Data
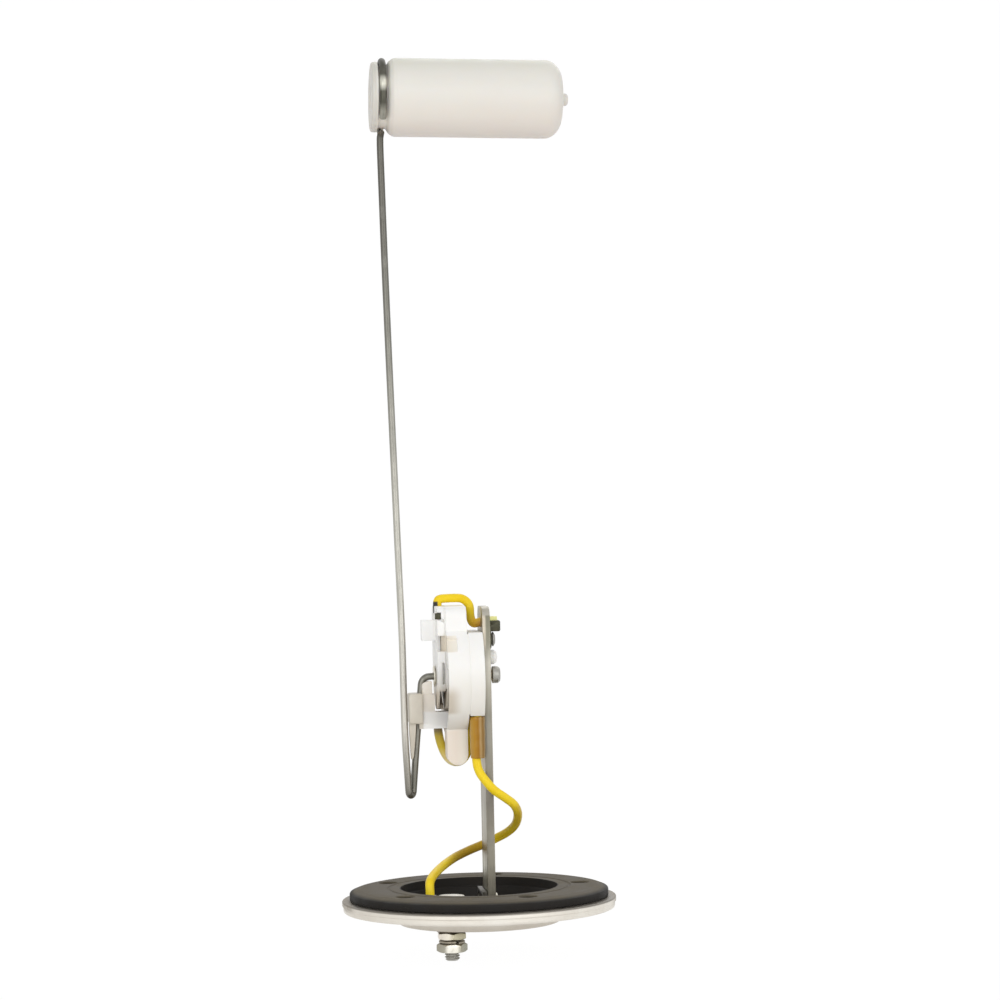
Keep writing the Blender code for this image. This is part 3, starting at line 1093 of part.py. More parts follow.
def signal_lead():
    """From the card out of the housing's front, behind the tongue, through the base's channel
    and the sleeve, then round the stalk to the ring terminal."""
    tag = CARD_LEFT - SEAT_GAP - TAG_THICKNESS - SEAT_GAP
    channel_x = BASE_LEFT + CHANNEL_DEPTH / 2
    barrel = barrel_place()
    barrel_top = (DISH_FLOOR + 2 * SEAT_GAP + BUSH_FLANGE_HEIGHT + RING_THICKNESS
                  + BARREL_HEIGHT + SEAT_GAP)
    sleeve_end = BASE_BOTTOM - SEAT_GAP - SLEEVE_LENGTH
    rise = sleeve_end - barrel_top
    route = [(tag, SIGNAL_HOLE_Y, SIGNAL_HOLE_Z), (BODY_LEFT, SIGNAL_HOLE_Y, SIGNAL_HOLE_Z)]
    route += [(x, y, PIVOT_HEIGHT - below) for x, y, below in LOOP_ROUTE]
    route += [(channel_x, y, PIVOT_HEIGHT - below) for y, below in CHANNEL_ROUTE]
    route += [(SLEEVE_X, SLEEVE_Y, BASE_BOTTOM), (SLEEVE_X, SLEEVE_Y, (BASE_BOTTOM + sleeve_end) / 2),
              (SLEEVE_X, SLEEVE_Y, sleeve_end)]
    route += [(x, y, barrel_top + share * rise) for x, y, share in BEND_ROUTE]
    route += [(barrel.x, barrel.y + LEAD_LEAN, barrel_top + LEAD_LEAN_HEIGHT),
              (barrel.x, barrel.y, barrel_top + LEAD_STAND), (barrel.x, barrel.y, barrel_top)]
    return wire("signal_lead", smooth_route(route, LEAD_STEP), LEAD_RADIUS, YELLOW_PVC)


def lead_sleeve():
    top = BASE_BOTTOM - SEAT_GAP
    bottom = top - SLEEVE_LENGTH
    sleeve = rod("lead_sleeve", SLEEVE_RADIUS, (SLEEVE_X, SLEEVE_Y, bottom),
                 (SLEEVE_X, SLEEVE_Y, top), AMBER_SLEEVE, 24)
    bore(sleeve, LEAD_HOLE, (SLEEVE_X, SLEEVE_Y, bottom), (SLEEVE_X, SLEEVE_Y, top))
    return sleeve


def hang_on_pivot(parts):
    """Parents the moving parts to an empty on the axle, where they turn about X."""
    pivot = bpy.data.objects.new("arm_pivot", None)
    pivot.location = PIVOT
    PARTS.objects.link(pivot)
    bpy.context.view_layer.update()
    for part in parts:
        part.parent = pivot
        part.matrix_parent_inverse = Matrix.Translation(-PIVOT)


def main():
    mounting_plate()
    gasket()
    stud_assembly()
    stalk()
    stalk_bracket()
    sensor_housing()
    sensor_base()
    housing_cover()
    bushes()
    resistor()
    contact_strip()
    earth_terminal()
    earth_lead()
    signal_lead()
    lead_sleeve()
    hang_on_pivot([float_arm(), float_body(), lever(), wiper(), axle_cap()])


main()
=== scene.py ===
"""The looks of the fuel level sender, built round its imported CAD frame.

Metres, in the CAD's own frame: +Z up the stalk, +X along the float arm's axle, -Y in front.
"""
import json
from math import cos, pi, radians, sin, sqrt, tan, tau

import bmesh
import bpy
from mathutils import Matrix, Vector


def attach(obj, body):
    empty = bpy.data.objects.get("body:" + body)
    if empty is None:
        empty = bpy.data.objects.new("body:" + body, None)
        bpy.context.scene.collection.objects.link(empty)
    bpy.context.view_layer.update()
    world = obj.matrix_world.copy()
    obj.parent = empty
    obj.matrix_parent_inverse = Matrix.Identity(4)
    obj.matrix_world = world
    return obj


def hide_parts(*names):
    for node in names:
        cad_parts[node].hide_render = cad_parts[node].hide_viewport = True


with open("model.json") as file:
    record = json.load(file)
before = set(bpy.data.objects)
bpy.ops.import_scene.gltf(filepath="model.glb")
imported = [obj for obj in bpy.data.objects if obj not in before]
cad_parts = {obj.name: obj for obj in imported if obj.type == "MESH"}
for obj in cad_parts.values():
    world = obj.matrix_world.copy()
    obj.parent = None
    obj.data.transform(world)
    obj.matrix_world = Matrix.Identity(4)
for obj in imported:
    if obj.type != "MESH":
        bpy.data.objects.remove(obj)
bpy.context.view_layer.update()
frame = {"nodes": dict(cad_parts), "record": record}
NODES = frame["nodes"]

# Sizes shared with the CAD, in metres
PIVOT = Vector((0.0, 0.0, 0.0648))
DISH_FLOOR = 0.0015
RIM_BOTTOM, RIM_TOP = 0.0034, 0.0064
PLATE_RADIUS = 0.036
BOLT_CIRCLE, BOLT_RADIUS = 0.027, 0.0024
BOLT_PLACES = [(BOLT_CIRCLE * cos(a), BOLT_CIRCLE * sin(a)) for a in (radians(4 + 72 * i) for i in range(5))]
FOOT_RIVET_X, FOOT_RIVETS_Y = -0.00335, (-0.0008, 0.0046)
STUD = Vector((-0.0082, -0.009, 0.0))
ON_STUD = Matrix.Translation(STUD)
STUD_RADIUS = 0.002
ACROSS_FLATS = 0.007
STALK_LEFT, STALK_RIGHT = 0.00175, 0.00375
FLOAT_CENTRE = Vector((0.00127, 0.0, 0.2165))
FLOAT_TILT = radians(1.25)
FLOAT_HALF = 0.0254  # half its length
WIRE_RADIUS = 0.0009
BUSH_BORE = 0.00115
LEAD_RADIUS = 0.00115
RING_RADIUS = 0.00937
RING_INSET = 0.00290  # the ring's plane, from the float's left end
LEG_BOW = ((0.050, 0.0), (0.062, 0.00018), (0.074, 0.00036), (0.098, 0.00022), (0.124, 0.0001),
           (0.150, -0.00003), (0.176, -0.00008), (0.192, -0.00002), (0.206, 0.0))  # the long leg: height, bow


def aim_camera():
    """The photograph's camera: level, a little to the left of front, rolled by 1.25 degrees."""
    azimuth, roll = radians(-6), radians(1.25)
    distance, aside, height = 0.835, 0.00776, 0.1107
    picture_width, sensor_width = 0.263, 36
    right = Vector((cos(azimuth), sin(azimuth), 0))
    back = Vector((sin(azimuth), -cos(azimuth), 0))
    up = Vector((0, 0, 1))
    cam_right = right * cos(roll) - up * sin(roll)
    cam_up = up * cos(roll) + right * sin(roll)
    data = bpy.data.cameras.new("camera")
    data.sensor_width = sensor_width
    data.lens = sensor_width * distance / picture_width
    data.clip_start, data.clip_end = 0.01, 20
    camera = bpy.data.objects.new("camera", data)
    bpy.context.scene.collection.objects.link(camera)
    turn = Matrix((cam_right, cam_up, back)).transposed().to_4x4()
    camera.matrix_world = Matrix.Translation(right * aside + up * height + back * distance) @ turn
    bpy.context.scene.camera = camera


aim_camera()


# Materials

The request
Reproduce verbatim the lines above, from the line with "sensor_base()" through the line with "obj.matrix_parent_inverse = Matrix.Identity(4)".

Reply to the task
    sensor_base()
    housing_cover()
    bushes()
    resistor()
    contact_strip()
    earth_terminal()
    earth_lead()
    signal_lead()
    lead_sleeve()
    hang_on_pivot([float_arm(), float_body(), lever(), wiper(), axle_cap()])


main()
=== scene.py ===
"""The looks of the fuel level sender, built round its imported CAD frame.

Metres, in the CAD's own frame: +Z up the stalk, +X along the float arm's axle, -Y in front.
"""
import json
from math import cos, pi, radians, sin, sqrt, tan, tau

import bmesh
import bpy
from mathutils import Matrix, Vector


def attach(obj, body):
    empty = bpy.data.objects.get("body:" + body)
    if empty is None:
        empty = bpy.data.objects.new("body:" + body, None)
        bpy.context.scene.collection.objects.link(empty)
    bpy.context.view_layer.update()
    world = obj.matrix_world.copy()
    obj.parent = empty
    obj.matrix_parent_inverse = Matrix.Identity(4)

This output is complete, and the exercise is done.